Beinert, a dificuldade de refletir sobre este tema reside na teologia
(neo)escolástica, que reduziu a conceitos o que os Padres da Igreja escreveram
em linguagem imaginária e simbólica. Quando Ireneu diz que “Maria é causa de
salvação para o gênero humano”, não está fazendo uma afirmação dogmática. Mas
foi (e ainda é) interpretado assim. Por isso, é melhor recorre ao método da
História da Salvação, preconizado pelo Vaticano II, do que se enredar em
conceitos prévios, que por vezes são ambíguos e inoperantes.
-“Corredentora”
serve à mariologia desequilibradamente maximalista. No século
passado, o título situava Maria como coadjuvante de Jesus, na assim chamada
“redenção objetiva”. Com a virada do Vaticano II, a tendência inicial consistiu
em enfatizar a participação de Maria na “redenção subjetiva”, enquanto modelo
da Igreja. De uma mariologia predominantememente cristotípica (em comparação
com Cristo) passou-se para uma eclesiotípica (em relação com a Igreja). No
entanto, o neoconservadorismo supervaloriza a Igreja, no processo de redenção.
E Maria, também. O título corredentora serve a este propósito.
-
A argumentação fundamenta-se pouco na
bíblia e na patrística e privilegia testemunho de videntes e determinada
interpretação dos papas. Basta ler os escritos dos movimentos marianos que
defendem mais este dogma para perceber que a construção de sua doutrina se
baseia numa leitura prototípica do Antigo Testamento, sem levar em conta a
contribuição da teologia bíblica, faz uma leitura escolástica dos padres da
Igreja (paralelismo Eva e Maria), não levando em conta sua linguagem simbólico-alegórica,
e se serve de textos de papas da era mariana (e João Paulo II).
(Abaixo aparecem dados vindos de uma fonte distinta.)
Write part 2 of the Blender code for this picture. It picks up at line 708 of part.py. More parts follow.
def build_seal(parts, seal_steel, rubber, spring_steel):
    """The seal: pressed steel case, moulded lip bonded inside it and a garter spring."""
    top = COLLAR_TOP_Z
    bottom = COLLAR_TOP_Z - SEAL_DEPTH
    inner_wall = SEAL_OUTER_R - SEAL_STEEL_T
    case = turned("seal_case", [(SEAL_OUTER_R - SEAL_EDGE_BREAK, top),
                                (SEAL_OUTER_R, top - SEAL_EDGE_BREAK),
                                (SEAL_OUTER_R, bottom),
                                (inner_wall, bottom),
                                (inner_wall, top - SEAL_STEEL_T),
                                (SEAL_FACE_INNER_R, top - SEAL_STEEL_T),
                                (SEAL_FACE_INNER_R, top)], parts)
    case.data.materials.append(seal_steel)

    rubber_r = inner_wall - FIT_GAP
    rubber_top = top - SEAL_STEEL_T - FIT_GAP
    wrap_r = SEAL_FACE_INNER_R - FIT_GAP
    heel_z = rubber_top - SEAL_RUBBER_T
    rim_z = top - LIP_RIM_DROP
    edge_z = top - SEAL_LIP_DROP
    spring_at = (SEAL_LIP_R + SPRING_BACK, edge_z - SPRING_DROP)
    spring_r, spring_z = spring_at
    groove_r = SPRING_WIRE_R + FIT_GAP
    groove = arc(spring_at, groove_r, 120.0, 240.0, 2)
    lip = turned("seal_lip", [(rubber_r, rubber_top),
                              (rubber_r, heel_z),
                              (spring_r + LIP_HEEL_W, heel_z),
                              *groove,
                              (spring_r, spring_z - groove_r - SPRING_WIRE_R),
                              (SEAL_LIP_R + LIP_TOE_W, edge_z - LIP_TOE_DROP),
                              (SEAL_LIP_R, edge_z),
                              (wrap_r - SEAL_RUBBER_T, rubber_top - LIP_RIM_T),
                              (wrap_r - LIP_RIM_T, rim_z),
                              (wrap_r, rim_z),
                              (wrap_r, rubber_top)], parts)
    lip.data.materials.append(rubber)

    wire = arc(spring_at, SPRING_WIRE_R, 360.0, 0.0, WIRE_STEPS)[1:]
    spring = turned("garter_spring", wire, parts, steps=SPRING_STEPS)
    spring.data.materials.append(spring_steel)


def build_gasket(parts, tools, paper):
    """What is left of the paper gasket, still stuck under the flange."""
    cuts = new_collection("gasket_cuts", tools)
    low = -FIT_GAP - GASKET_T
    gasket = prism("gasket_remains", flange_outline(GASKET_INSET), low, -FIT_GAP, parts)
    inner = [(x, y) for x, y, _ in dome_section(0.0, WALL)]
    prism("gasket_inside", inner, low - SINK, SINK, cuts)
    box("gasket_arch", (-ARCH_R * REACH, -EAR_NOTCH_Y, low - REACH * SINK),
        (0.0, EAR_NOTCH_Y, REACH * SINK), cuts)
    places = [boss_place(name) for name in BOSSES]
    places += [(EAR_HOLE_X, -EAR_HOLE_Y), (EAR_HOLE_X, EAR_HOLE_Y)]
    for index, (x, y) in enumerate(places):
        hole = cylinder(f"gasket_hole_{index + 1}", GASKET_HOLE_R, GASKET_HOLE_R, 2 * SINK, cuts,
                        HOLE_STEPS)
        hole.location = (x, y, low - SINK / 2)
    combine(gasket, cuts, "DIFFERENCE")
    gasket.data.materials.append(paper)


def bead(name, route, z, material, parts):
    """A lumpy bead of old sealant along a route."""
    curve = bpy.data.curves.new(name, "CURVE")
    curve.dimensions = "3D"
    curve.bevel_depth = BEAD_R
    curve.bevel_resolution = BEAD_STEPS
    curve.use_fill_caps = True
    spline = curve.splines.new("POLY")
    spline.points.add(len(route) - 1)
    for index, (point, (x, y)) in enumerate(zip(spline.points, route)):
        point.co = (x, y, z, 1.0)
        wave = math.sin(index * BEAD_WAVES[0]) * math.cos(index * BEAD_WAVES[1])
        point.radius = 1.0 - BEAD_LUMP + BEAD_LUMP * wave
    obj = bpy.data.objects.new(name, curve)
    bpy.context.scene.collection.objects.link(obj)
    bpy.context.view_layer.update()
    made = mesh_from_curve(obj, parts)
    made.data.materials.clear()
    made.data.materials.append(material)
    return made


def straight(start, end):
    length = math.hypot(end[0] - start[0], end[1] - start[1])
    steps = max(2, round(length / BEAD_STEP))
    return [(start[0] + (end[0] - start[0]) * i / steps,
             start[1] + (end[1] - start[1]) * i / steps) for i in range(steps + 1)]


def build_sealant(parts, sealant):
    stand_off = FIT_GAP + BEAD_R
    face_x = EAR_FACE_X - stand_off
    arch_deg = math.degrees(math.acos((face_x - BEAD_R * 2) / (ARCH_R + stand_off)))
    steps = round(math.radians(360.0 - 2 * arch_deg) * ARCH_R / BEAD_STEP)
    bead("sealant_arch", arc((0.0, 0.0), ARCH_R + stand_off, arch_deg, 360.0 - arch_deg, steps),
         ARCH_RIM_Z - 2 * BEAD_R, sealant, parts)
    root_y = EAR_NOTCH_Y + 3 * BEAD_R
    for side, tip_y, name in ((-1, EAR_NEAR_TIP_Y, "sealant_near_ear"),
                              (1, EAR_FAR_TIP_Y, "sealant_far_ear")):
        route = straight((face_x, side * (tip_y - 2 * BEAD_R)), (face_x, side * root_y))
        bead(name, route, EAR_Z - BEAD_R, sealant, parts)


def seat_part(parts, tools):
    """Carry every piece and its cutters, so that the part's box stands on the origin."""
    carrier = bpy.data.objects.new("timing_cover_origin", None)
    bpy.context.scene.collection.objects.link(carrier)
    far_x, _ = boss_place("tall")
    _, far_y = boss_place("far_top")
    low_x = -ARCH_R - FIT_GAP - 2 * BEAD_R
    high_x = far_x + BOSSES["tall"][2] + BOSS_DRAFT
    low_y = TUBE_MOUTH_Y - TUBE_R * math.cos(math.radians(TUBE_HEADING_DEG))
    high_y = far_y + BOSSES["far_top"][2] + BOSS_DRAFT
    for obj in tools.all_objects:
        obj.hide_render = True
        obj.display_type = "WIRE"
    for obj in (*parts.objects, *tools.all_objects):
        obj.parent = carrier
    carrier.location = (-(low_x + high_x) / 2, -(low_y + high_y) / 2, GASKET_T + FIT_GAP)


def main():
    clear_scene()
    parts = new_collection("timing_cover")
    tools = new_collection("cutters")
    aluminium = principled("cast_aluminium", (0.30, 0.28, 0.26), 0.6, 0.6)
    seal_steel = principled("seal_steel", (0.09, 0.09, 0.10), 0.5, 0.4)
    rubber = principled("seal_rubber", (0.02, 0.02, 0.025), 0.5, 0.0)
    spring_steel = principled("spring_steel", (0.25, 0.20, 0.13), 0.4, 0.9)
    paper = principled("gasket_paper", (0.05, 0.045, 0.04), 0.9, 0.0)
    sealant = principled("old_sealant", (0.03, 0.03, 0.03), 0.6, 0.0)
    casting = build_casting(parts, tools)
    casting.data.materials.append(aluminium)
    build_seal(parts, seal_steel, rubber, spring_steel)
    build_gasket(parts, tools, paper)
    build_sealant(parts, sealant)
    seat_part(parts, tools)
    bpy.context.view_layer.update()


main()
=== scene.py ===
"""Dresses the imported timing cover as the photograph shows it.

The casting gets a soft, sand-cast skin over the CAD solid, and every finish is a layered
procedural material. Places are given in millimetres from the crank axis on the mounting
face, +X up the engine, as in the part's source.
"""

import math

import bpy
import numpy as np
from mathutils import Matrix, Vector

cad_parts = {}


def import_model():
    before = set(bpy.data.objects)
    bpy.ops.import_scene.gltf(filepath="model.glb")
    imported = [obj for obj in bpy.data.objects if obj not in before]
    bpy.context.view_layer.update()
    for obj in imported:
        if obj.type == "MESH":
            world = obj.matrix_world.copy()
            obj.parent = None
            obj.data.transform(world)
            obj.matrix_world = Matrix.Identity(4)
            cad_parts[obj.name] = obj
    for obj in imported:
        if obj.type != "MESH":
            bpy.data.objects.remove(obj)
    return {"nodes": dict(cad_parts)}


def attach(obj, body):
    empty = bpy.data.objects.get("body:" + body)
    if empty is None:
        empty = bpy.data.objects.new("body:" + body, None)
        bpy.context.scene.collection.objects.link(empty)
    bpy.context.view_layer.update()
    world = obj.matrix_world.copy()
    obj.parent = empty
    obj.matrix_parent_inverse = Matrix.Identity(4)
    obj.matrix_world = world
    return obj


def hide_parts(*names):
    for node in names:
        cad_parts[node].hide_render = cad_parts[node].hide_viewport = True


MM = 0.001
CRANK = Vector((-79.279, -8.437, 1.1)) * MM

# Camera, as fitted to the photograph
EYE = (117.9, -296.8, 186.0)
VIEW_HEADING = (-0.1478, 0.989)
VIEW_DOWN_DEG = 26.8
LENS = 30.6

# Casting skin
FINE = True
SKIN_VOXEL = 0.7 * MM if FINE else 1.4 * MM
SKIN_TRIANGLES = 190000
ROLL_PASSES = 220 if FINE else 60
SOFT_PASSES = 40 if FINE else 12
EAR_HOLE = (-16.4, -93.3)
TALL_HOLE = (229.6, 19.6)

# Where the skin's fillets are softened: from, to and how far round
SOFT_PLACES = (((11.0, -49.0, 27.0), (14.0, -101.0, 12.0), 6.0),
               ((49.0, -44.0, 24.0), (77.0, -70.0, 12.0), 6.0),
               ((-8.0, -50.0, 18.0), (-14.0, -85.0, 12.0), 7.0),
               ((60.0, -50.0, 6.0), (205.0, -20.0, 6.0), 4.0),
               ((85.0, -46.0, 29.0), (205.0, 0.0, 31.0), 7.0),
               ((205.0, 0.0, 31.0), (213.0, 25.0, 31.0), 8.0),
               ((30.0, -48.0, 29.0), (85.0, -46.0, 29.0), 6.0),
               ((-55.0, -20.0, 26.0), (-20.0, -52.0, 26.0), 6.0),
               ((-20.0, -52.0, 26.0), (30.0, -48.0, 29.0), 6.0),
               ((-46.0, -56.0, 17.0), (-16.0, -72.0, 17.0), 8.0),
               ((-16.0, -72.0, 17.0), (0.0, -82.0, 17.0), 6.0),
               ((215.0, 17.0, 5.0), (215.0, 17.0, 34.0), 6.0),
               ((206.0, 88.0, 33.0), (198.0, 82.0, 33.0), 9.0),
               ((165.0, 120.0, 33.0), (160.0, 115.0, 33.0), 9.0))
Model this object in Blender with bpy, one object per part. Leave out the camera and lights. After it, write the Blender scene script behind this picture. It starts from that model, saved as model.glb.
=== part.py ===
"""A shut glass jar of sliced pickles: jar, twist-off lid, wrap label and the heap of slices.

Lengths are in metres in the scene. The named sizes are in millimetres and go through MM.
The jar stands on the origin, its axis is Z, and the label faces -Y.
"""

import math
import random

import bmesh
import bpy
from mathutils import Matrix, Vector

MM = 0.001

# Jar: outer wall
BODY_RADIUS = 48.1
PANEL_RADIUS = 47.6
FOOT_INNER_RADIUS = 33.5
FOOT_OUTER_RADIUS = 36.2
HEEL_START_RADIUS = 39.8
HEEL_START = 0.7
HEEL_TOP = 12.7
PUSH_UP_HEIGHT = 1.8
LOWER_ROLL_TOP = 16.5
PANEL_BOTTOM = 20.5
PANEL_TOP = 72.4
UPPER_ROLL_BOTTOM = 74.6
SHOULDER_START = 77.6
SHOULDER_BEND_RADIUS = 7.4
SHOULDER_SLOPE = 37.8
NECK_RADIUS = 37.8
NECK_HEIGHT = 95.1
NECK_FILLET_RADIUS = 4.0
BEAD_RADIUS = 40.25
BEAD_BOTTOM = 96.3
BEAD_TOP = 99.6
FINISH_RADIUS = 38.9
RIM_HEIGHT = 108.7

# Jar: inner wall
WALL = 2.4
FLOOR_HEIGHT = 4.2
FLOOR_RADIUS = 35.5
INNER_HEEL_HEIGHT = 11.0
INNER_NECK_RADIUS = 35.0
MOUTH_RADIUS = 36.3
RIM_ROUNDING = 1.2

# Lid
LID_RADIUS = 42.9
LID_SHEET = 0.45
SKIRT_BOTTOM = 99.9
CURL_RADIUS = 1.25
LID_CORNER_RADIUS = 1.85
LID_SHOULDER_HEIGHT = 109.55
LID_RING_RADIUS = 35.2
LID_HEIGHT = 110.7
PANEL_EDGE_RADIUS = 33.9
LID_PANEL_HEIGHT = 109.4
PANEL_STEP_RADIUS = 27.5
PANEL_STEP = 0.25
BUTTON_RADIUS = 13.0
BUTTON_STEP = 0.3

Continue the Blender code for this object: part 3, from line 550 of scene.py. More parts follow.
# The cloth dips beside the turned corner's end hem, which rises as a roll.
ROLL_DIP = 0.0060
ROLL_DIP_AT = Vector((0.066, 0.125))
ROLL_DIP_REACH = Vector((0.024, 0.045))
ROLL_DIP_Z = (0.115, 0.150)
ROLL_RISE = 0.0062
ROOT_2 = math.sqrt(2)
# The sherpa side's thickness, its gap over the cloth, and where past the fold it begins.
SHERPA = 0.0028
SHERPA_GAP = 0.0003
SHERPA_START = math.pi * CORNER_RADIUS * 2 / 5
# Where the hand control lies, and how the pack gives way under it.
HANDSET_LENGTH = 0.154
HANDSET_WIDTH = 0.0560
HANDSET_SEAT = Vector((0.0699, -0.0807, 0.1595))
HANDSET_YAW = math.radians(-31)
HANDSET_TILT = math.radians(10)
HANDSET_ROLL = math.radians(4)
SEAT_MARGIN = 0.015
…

Para completar,
usam o argumento de videntes recentes, como Ida Peerdeman, que em suas
mensagens dizem “Maria solicita a definição de um novo dogma!”
-
O título nega o acordo de católicos e
luteranos sobre a justificação. Em 1999, a Igreja católica e Federação
luterana mundial assinaram a “Declaração comum a respeito da doutrina da
justificação”. Foi um passo importantíssimo para curar feridas no seio do
cristianismo ocidental, apontar os elementos comuns e reconhecer de forma
respeitosa as diferenças entre as duas confissões cristãs sobre esta questão
teológica fundamental. No documento se afirma: “Quando os católicos dizem que a
pessoa humana coopera por seu consentimento no agir justificante de Deus, eles
consideram tal consentimento pessoal como sendo um ato da graça e não o
resultado de uma ação onde a pessoa seria capaz disso” (n.20). Ou seja,
trata-se de uma resposta ativa do ser humano à proposta divina, possibilitada pela
mesma graça. Ora, o termo “corredentora” suscita impecilhos na teologia da
Graça, pois põe na sombra o fato de que a cooperação de Maria na obra da
salvação é manifestação da graça de Deus.
- O título cria
enormes problemas ecumênicos com ortodoxos e protestantes. Para os
ortodoxos, um novo dogma mariano aumentaria o fosso de separação, pois
dificilmente seria formulado por um concílio ecumênico e obscureceria o grande
dogma mariano da Theotókos, aceito por praticamente todas as Igrejas cristãs
históricas. Para os protestantes, tal dogma atentaria contra a única mediação
de Cristo e a unicidade da sua obra redentora.
Espera-se
que os agentes de pastoral, os presbíteros, os teólogos(as), os bispos, as
Conferências Episcopais, a Cúria Romana e o Papa tomem consciência da
inconveniência de atribuir a Maria o título de “corredentora”. Tanto do ponto
de vista pastoral quanto dogmático, é mais sábio utilizar em seu lugar termos
menos ambíguos, mais sintonizados com a perspectiva da História da Salvação, no
horizonte da “comunhão dos Santos”.
Fonte: Afonso Murad, Maria toda de Deus e tão humana. Compêndio de Mariologia. Paulinas, 2012.